A generation of my own joined the office in the persons of Jane Spender, a former editor, smart and literary who worked with Elizabeth and later Gilly Vincent, who took on the part time assignment to help with development work for the eventual International PEN Foundation. (see PEN Journey 4) Later Gilly became General Secretary of English PEN. I quickly learned to respect the differences; the American way was not the British way. I remember a fundraising event in which there must have been 20 major English writers featured and attending, and the ticket price was £25. The PEN Foundation netted perhaps £3000 that evening. In New York with that line up of writers, I am confident American PEN would have added at least one, if not two, zeros to the proceeds, but we were in London, and the event was not a glittery affair but more like a large family gathering of literary friends at someone’s home.

PEN International moved its offices in 1991 from Covent Garden to  Charterhouse Buildings in Clerkenwell nearer the City of London. The new offices were on the top floor of a bonded warehouse, and I never met anyone who didn’t arrive breathless after climbing the steep four or five flights of stairs. There was no elevator, but there was an outside hoist where PEN could load supplies and mail out the window and drop or raise these to and from the ground, preferably not in the rain. Elizabeth set the door code as the beginning and ending years of World Wars I and II, an 8-digit  code everyone could remember. The offices at  Charterhouse Buildings were spacious compared to King Street—two large airy rooms, one for the Writers in Prison Committee and one for all the other work of PEN, a spacious entry room used as a meeting area and a smaller private office where the International Secretary could work or small meetings could be held. All the rooms were painted “magnolia”–a creamy white/yellow color. The full-time staff by then  was, I think,  three, along with four or five part-time staff and volunteers, including Jane Spender,  Peter Day, editor of PEN International magazine, Bill Barazetti and later his daughter Kathy and occasional interns.

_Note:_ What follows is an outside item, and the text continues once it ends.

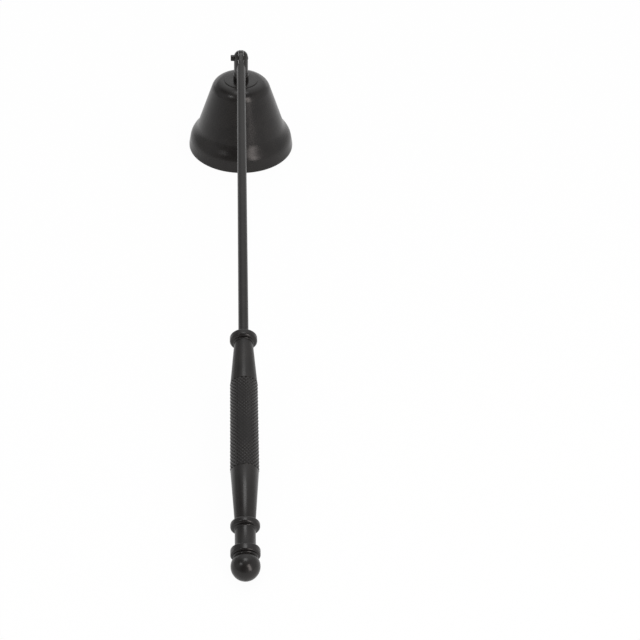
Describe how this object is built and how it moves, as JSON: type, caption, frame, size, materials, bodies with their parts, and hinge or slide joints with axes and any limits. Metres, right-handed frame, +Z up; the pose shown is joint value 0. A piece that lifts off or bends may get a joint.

When Siobhan prepared to leave for the U.S., Thomas asked me to interview candidates with him for her replacement. Between interviews he explained to me his view of England in the constellation of Europe by a story of when a fog settled over the English Channel and the headline in a British paper announced: Continent Isolated. Later, when the Channel Tunnel finally connected Great Britain to France in 1994, I sent Thomas a note and a copy of the headline from a British paper: “You’ll be glad to know, Thomas: Continent No Longer Isolated, the headline read.

Thomas and I agreed on the best candidate, and PEN hired Sara Whyatt as the new Program Director of the Writers in Prison Committee. Sara came to PEN from Amnesty and set about further professionalizing WiPC’s research and advocacy work. Sara and Mandy  split up the globe, with Mandy focusing on Latin America and Africa.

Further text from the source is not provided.